- The Flying Graysons, as they appeared in Robin (vol. 2) Annual #4 (April 1995), art by Jason Armstrong.

Publication information
- Publisher: DC Comics
- First appearance: Detective Comics #38 (April 1940)
- Created by: Bill Finger Bob Kane

In-story information
- Member(s): Dick Grayson John Grayson Mary Grayson

= Flying Graysons =

Group of characters in DC Comics

The Flying Graysons are fictional characters appearing in American comic books published by DC Comics. They are a family of trapeze artists, whose child Dick is adopted by Bruce Wayne (Batman) and becomes Robin after their deaths.

The Flying Graysons have been featured in several media adaptions outside of comics, commonly as part of Robin's origin story.

==Fictional team history==
The Flying Graysons are a group of trapeze artists—father John, mother Mary, and son Dick Grayson—famed for performing without a safety net. They work at Haly's Circus, owned by Jack Haly. After Haly rebuffs crime boss Tony Zucco's attempt to exact protection money, Zucco sabotages John and Mary's trapeze. The two fall to their deaths in front of the audience, which includes Bruce Wayne.
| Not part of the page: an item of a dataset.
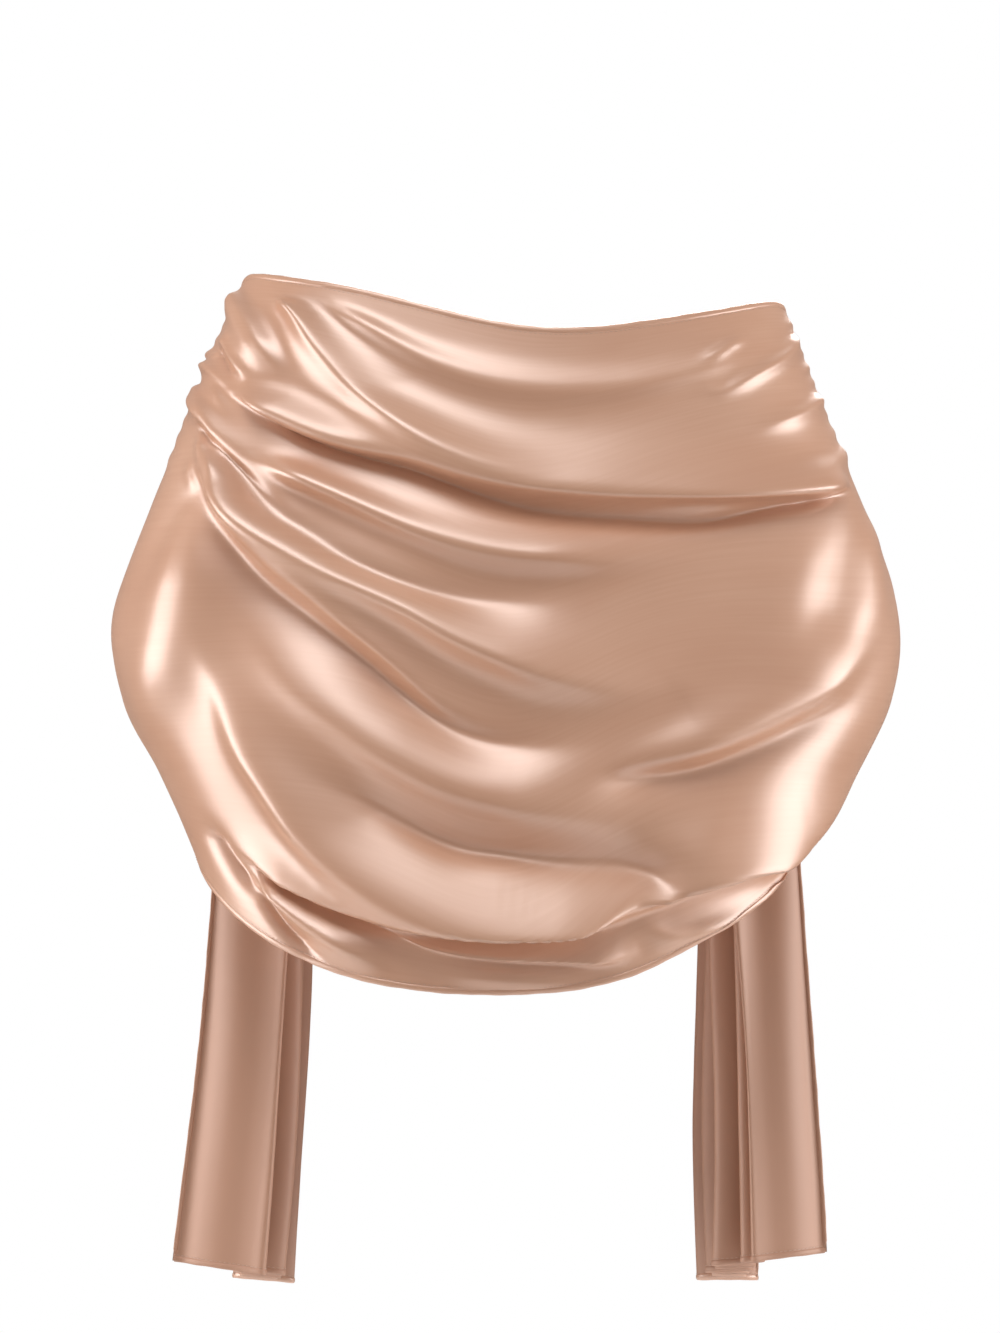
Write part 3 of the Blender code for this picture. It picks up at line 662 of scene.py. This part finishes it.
def lay_stretch(stretch, cloth_settings, materials):
    """One stretch of the cloth: its surface moved half a thickness out and in, joined
    round the border."""
    cloth = whole_cloth()
    first = int(np.searchsorted(cloth.along, stretch.start - 1e-6))
    last = first + stretch.columns + 1
    middle = cloth.surface[first:last]
    outward = cloth.outward[first:last]
    columns, rows = middle.shape[:2]
    count = columns * rows
    half = cloth_settings.thickness / MM / 2
    points = np.concatenate([(middle + outward * half).reshape(-1, 3),
                             (middle - outward * half).reshape(-1, 3)])
    normals = np.concatenate([outward.reshape(-1, 3), -outward.reshape(-1, 3)])
    outer = grid_quads(columns, rows)
    inner = grid_quads(columns, rows, count)[:, ::-1]
    rim = rim_quads(columns, rows)
    faces = np.concatenate([outer, inner, rim])
    choice = np.repeat([0, 1, 0], [len(outer), len(inner), len(rim)])
    a, b = np.meshgrid(cloth.along[first:last], cloth.down, indexing="ij")
    places = np.tile(np.stack([a.ravel() + HALF_LENGTH, b.ravel()], -1), (2, 1))
    piece = put_mesh(stretch.piece, points, faces, materials, choice, normals, places)
    check_place(piece, stretch.node)
    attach(piece, BODY)
    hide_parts(stretch.node)
    return piece


def edge_line(edge):
    """One edge of the cloth: its points, and there the directions along it, into the
    cloth and out of its outer face."""
    cloth = whole_cloth()
    if edge in ("upper", "lower"):
        row = 0 if edge == "upper" else -1
        points, into, outward = (layer[:, row] for layer in (cloth.surface, cloth.across, cloth.outward))
        into = into if edge == "upper" else -into
    else:
        column = 0 if edge == "left_end" else -1
        points, into, outward = (layer[column] for layer in (cloth.surface, cloth.ahead, cloth.outward))
        into = into if edge == "left_end" else -into
    course = np.gradient(points, axis=0)
    course /= np.linalg.norm(course, axis=1, keepdims=True)
    into = into - course * (into * course).sum(axis=1, keepdims=True)
    into /= np.linalg.norm(into, axis=1, keepdims=True)
    return points, course, into, outward


def roll_hem(edge, cloth_settings, material):
    """A rolled hem: an oval profile carried along one edge, a little uneven in width,
    with its ends drawn together to points."""
    points, course, into, outward = edge_line(edge)
    reach = np.concatenate([[0], np.cumsum(np.linalg.norm(np.diff(points, axis=0), axis=1))])
    uneven = 1 + 0.06 * np.sin(reach / 7.3) + 0.05 * np.sin(reach / 3.1 + 1)
    half_width = cloth_settings.hem_width / MM / 2
    half_depth = cloth_settings.hem_depth / MM / 2
    turn = np.linspace(0, 2 * np.pi, 12, endpoint=False)
    ends = np.ones(len(points))
    ends[[0, -1]] = 0.02
    wide = (half_width * uneven * ends)[:, None, None] * np.cos(turn)[None, :, None]
    deep = (half_depth * uneven * ends)[:, None, None] * np.sin(turn)[None, :, None]
    middle = points + into * (half_width - 0.6)
    ring = middle[:, None] + into[:, None] * wide + outward[:, None] * deep
    columns, around = ring.shape[:2]
    index = np.arange(columns * around).reshape(columns, around)
    a, b = index[:-1], index[1:]
    faces = np.stack([a, np.roll(a, -1, axis=1), np.roll(b, -1, axis=1), b], -1).reshape(-1, 4)
    half = around // 2
    quads = np.arange(half - 1)
    start_cap = np.stack([quads, around - 1 - quads, around - 2 - quads, quads + 1], -1)
    end_cap = start_cap[:, ::-1] + (columns - 1) * around
    faces = np.concatenate([faces, start_cap, end_cap])
    handed = np.einsum("ij,ij->i", np.cross(course, into), outward).mean()
    if handed > 0:
        faces = faces[:, ::-1]
    place = np.stack([np.repeat(reach, around), np.tile(np.degrees(turn) / 20, columns)], -1)
    piece = put_mesh(f"hem_{edge}", ring.reshape(-1, 3), faces, [material], uv=place)
    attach(piece, BODY)
    return piece


def sew_edge(edge, cloth_settings, material):
    """Running stitches inside a hem, on both faces: a small spindle of thread at even
    steps along the hem's inner line."""
    points, course, into, outward = edge_line(edge)
    reach = np.concatenate([[0], np.cumsum(np.linalg.norm(np.diff(points, axis=0), axis=1))])
    length = cloth_settings.stitch_length / MM
    step = length + cloth_settings.stitch_gap / MM
    at = np.arange(4, reach[-1] - 4, step)
    place, ahead, inward, out = (np.stack([np.interp(at, reach, layer[:, k]) for k in range(3)], -1)
                                 for layer in (points, course, into, outward))
    line = place + inward * (cloth_settings.hem_width / MM + 0.1)
    thread = cloth_settings.thread / MM
    turn = np.linspace(0, 2 * np.pi, 6, endpoint=False)
    shares = np.array([-0.5, -0.3, 0.3, 0.5])
    girths = np.array([0.25, 1, 1, 0.25]) * thread / 2
    stitches = []
    for face in (1, -1):
        height = face * (cloth_settings.thickness / MM / 2 + thread * 0.2)
        centre = line + out * height
        ring = (centre[:, None, None] + ahead[:, None, None] * (shares * length)[None, :, None, None]
                + inward[:, None, None] * (girths[:, None] * np.cos(turn))[None, :, :, None]
                + face * out[:, None, None] * (girths[:, None] * np.sin(turn))[None, :, :, None])
        stitches.append(ring)
    rings = np.concatenate(stitches)
    count, along, around = rings.shape[:3]
    index = np.arange(along * around).reshape(along, around)
    a, b = index[:-1], index[1:]
    faces = np.stack([a, np.roll(a, -1, axis=1), np.roll(b, -1, axis=1), b], -1).reshape(-1, 4)
    last = (along - 1) * around
    caps = np.array([[3, 2, 1, 0], [5, 4, 3, 0], [last, last + 1, last + 2, last + 3],
                     [last, last + 3, last + 4, last + 5]])
    template = np.concatenate([faces, caps])
    whole = (template[None] + (np.arange(count) * along * around)[:, None, None]).reshape(-1, 4)
    piece = put_mesh(f"stitches_{edge}", rings.reshape(-1, 3), whole, [material])
    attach(piece, BODY)
    return piece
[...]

Bruce adopts Dick, then reveals his identity as the superhero Batman. Dick becomes Batman's sidekick Robin. Batman and Robin avenge Dick's parents by bringing Zucco to justice.

During the Blackest Night storyline, John and Mary Grayson are resurrected as members of the Black Lantern Corps and attack Dick, Tim Drake, and Damian Wayne.
In Nightwing (vol. 4), it was revealed that, before marrying Mary, John had a daughter named Melinda from a brief relationship with Zucco's wife Meili. Melinda later changes her surname from Zucco to Grayson-Lin to honor her father's memory.

==Other versions==
- In Frank Miller's All Star Batman & Robin, the Boy Wonder on Earth-31, they appear in the first issue.
- An alternate timeline version of the Flying Graysons appears in Flashpoint.
- An Earth-37 Thrillkiller version of John, Mary and Dick Grayson are Johan Graustark, Petra Graustark and Rickart Graustark.
- The Flying Graysons appears in Lil Gotham.

==In other media==
===Television===
- The Flying Graysons appear in the Batman: The Animated Series two-part episode "Robin's Reckoning", with John and Mary Grayson respectively voiced by Thomas F. Wilson and Diane Pershing.
- The Flying Graysons appear in a flashback in the Teen Titans episode "Haunted".
  - A poster of the Flying Graysons appears in Teen Titans Go! #47.
- The Flying Graysons appear in The Batman episode "A Matter of Family", with John and Mary Grayson respectively voiced by Kevin Conroy and Grey DeLisle.
- A poster of the Flying Graysons appears in the Young Justice episode "Performance".
  - The Flying Graysons appear in a flashback in issue #6 of the tie-in comic. This version of the group also consisted of Richard "Rick" Grayson (John's brother), Rick's wife Karla, and their son John II. While John, Mary, Karla, and John II were killed in the trapeze accident caused by Tony Zucco, Rick survived and was paralyzed from the fall.
- The Flying Graysons appear in the Gotham episode "The Blind Fortune Teller", with John and Mary Grayson respectively portrayed by Rob Gorrie and Abbi Snee.
- The Flying Graysons appear in the Teen Titans Go! episode "Rad Dudes with Bad Tudes", with John and Mary Grayson respectively voiced by Greg Cipes and Tara Strong.
- Ancestors of John Grayson appear in the Legends of Tomorrow episode "Freakshow" as members of P. T. Barnum's traveling circus.
- The Flying Graysons appear in flashbacks in Titans, with Mary portrayed by April Chodkowski and John by Randolf Hobbs.

===Film===
The Flying Graysons appear in Batman Forever, with John Grayson portrayed by Larry A. Lee and Mary Grayson by Glory Fioramonti. This version of the group also consisted of Dick's brother Mitch (portrayed by Mitch Gaylord), who was killed by Two-Face alongside his parents.

===Video games===
- Flying Graysons posters appear in the Batman: Arkham series.
- The Flying Graysons appear in Lego Batman: Legacy of the Dark Knight.